§ Set exercise
Work out how many lines hold "with". Give the number and nothing else.

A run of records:
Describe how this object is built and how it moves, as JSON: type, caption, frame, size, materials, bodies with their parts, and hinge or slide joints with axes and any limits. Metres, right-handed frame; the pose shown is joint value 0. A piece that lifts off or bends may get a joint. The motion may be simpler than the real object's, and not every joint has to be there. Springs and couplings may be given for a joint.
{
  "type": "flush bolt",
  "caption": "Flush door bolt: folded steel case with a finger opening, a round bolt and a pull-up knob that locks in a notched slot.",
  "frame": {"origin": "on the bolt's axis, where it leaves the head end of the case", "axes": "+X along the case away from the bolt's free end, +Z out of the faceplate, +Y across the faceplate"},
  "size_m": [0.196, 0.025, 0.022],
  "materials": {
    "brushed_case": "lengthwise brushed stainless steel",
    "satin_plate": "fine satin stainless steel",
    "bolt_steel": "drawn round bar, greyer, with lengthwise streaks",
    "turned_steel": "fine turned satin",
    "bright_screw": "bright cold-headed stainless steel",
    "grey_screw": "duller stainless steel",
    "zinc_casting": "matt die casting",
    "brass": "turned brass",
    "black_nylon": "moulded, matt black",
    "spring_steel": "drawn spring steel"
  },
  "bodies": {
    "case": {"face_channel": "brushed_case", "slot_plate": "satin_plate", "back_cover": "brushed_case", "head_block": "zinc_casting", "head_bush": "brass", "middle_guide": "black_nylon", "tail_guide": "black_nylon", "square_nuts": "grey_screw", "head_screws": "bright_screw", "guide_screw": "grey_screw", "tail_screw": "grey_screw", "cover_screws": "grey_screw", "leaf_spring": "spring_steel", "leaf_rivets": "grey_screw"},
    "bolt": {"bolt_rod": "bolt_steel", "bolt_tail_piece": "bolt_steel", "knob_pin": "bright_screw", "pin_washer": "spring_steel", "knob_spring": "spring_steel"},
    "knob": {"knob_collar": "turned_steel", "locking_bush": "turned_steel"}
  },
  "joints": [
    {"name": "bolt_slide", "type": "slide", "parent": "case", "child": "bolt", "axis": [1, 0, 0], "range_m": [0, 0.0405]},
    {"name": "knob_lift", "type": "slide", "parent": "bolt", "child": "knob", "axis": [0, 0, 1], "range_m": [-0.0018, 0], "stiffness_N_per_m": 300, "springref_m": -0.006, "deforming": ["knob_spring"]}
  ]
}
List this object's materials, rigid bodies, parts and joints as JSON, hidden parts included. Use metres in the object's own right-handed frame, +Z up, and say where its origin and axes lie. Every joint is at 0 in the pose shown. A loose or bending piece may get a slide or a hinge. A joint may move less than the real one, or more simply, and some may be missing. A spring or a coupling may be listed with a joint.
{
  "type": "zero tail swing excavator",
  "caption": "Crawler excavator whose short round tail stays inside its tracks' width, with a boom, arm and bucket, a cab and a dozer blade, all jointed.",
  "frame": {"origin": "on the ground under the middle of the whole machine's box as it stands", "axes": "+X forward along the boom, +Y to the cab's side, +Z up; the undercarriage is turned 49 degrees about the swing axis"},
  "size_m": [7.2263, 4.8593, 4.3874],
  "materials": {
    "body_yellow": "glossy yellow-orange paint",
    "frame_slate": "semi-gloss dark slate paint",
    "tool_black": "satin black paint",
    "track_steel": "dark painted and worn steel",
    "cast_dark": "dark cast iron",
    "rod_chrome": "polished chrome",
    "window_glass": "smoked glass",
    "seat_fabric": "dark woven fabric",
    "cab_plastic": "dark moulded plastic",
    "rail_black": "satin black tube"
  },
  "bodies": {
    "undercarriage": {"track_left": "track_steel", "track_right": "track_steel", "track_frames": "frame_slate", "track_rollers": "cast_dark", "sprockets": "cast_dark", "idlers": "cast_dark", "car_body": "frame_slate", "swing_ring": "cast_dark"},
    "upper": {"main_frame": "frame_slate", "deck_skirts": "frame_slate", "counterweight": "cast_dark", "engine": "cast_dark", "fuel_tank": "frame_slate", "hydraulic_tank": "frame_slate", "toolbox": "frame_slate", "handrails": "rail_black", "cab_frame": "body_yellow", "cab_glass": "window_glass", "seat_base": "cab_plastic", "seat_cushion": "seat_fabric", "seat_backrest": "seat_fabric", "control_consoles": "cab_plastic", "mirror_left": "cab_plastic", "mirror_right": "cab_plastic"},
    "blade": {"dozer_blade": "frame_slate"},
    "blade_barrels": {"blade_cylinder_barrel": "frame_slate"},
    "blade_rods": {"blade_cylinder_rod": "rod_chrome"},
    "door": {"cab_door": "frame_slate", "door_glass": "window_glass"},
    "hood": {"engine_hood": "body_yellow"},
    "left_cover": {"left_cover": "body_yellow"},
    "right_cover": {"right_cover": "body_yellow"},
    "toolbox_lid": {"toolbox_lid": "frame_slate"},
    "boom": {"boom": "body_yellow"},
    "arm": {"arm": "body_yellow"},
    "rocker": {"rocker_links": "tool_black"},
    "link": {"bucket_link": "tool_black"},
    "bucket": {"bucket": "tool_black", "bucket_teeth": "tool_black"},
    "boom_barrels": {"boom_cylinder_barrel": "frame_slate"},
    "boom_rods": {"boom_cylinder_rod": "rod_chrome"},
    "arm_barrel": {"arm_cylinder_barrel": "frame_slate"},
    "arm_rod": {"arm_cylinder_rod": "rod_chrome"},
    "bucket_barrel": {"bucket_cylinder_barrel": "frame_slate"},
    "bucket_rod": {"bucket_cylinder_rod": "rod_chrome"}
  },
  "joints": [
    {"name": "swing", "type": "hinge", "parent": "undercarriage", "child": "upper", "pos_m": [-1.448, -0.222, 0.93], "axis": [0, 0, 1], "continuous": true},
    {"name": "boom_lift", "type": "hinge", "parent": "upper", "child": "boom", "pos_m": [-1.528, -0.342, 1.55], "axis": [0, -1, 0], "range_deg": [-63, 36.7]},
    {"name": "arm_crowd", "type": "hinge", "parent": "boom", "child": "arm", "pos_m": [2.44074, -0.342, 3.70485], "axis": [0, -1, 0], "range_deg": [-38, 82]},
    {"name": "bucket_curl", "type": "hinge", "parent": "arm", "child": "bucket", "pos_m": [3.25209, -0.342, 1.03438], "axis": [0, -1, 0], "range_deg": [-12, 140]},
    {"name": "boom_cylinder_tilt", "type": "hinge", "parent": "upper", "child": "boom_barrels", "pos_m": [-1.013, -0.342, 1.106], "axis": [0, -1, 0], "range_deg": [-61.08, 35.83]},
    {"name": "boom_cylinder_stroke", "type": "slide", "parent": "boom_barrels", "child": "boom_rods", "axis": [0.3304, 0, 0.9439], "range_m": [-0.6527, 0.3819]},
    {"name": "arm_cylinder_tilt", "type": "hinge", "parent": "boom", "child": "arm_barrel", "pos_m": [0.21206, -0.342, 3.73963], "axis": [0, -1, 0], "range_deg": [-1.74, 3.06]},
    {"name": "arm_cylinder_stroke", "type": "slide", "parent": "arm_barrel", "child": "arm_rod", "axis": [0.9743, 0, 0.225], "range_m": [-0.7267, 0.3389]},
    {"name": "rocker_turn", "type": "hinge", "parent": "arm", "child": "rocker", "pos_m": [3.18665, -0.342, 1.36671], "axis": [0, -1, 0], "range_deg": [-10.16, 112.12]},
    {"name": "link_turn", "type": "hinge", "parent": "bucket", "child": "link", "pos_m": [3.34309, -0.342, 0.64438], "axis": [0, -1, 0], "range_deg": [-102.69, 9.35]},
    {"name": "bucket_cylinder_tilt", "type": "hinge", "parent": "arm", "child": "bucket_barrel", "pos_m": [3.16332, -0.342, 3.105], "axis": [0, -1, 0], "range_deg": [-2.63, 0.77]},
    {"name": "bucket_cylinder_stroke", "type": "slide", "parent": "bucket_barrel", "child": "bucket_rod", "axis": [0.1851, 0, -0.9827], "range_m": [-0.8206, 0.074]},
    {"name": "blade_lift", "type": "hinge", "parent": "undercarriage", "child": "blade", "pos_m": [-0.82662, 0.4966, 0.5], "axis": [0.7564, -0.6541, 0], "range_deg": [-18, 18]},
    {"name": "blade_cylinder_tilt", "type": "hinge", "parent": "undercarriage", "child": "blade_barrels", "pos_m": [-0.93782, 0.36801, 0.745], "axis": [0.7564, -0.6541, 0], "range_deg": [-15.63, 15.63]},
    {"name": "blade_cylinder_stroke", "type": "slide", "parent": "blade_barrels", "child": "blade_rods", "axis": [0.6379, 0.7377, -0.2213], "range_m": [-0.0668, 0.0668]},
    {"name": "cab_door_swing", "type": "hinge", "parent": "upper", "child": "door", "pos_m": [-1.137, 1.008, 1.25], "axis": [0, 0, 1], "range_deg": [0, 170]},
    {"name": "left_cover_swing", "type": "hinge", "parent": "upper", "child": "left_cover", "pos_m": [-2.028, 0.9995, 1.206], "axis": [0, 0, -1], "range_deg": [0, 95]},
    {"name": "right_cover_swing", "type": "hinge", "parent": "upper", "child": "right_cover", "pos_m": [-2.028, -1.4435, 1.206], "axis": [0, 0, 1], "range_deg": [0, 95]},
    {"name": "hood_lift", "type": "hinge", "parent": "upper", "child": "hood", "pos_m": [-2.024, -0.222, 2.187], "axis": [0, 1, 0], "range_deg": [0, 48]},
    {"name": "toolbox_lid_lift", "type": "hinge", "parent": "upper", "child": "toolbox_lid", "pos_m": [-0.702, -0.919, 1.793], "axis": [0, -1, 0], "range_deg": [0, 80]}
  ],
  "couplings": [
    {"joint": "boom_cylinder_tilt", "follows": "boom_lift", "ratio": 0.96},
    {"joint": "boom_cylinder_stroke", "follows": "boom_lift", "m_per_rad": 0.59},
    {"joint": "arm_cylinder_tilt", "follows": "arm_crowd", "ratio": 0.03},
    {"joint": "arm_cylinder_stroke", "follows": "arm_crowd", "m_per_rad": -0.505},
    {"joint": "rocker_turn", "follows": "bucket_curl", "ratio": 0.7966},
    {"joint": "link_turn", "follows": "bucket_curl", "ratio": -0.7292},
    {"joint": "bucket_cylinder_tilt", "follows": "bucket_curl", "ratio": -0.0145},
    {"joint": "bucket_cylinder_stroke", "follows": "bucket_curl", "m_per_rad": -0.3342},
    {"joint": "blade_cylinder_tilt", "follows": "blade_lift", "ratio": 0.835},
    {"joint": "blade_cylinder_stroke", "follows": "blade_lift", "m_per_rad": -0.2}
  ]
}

§ Finished answer
5